God's Long Work in Nidderdale

I called at Greenhow last week, a village in Yorkshire’s Nidderdale on the road to Pateley Bridge. There is little there, though it is noted for its large hill and attendant quarrying. A squat, bleak-looking church slumps by the main road, built in the late 1850s to serve the area’s mining community. Yet the locality was once known for its vibrant spiritual life two centuries before.

A few years after the Civil War, around 1653, a Captain Freeman from Oliver Cromwell's Army came to live near Greenhow Hill. The New Model Army was known for its radicalism and religious nonconformity. He built a Presbyterian Meeting House for the miners, rather than a Congregational Chapel, which one might have expected. At that time the only other place of worship was the now ruined St. Mary's Church, Pateley Bridge. Presbyterian and Independent (Congregationalist) ministers served the Greenhow Church, even during the years of vicious persecution (1662-1688). The work was maintained until about 1770 when the chapel was pulled down. I should have been very pleased to see it still stand!

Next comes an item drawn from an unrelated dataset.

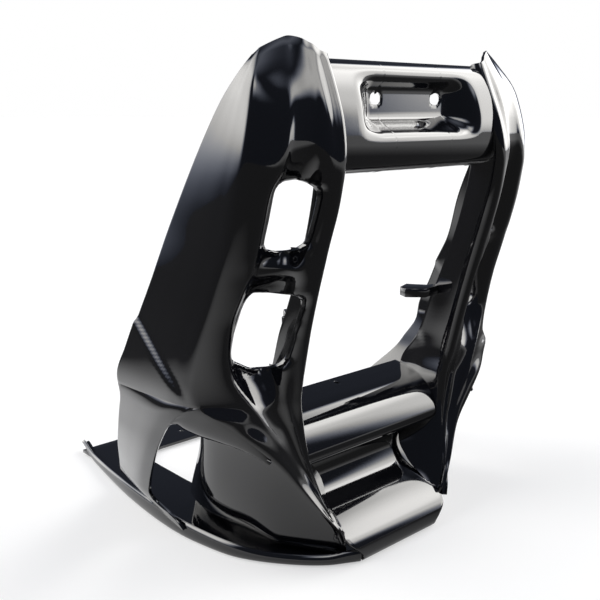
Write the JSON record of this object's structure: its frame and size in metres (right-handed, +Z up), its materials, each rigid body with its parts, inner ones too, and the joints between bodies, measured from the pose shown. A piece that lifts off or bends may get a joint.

In 1811, the Rev. William Norris, Missioner of the Congregational North Riding Missionary Society preached to the miners at Greenhow, near where the old chapel had stood. The response was good, and from 1811 to 1817, student ministers from the Idle Independent Academy, Bradford, walked 23 miles to Pateley Bridge every Saturday, preached on Sundays, and walked back to Bradford on Mondays.

The morose, semi-closed Parish Church sums up Christianity in Britain and the dale, yet what a great spiritual heritage the place enjoys. Thankfully, even now, the Lord continues to have a gospel witness in the district. Nidderdale Christians still gather together in what it pleases them to call a community church . Captain Freeman and Reverend Norris would approve, I think.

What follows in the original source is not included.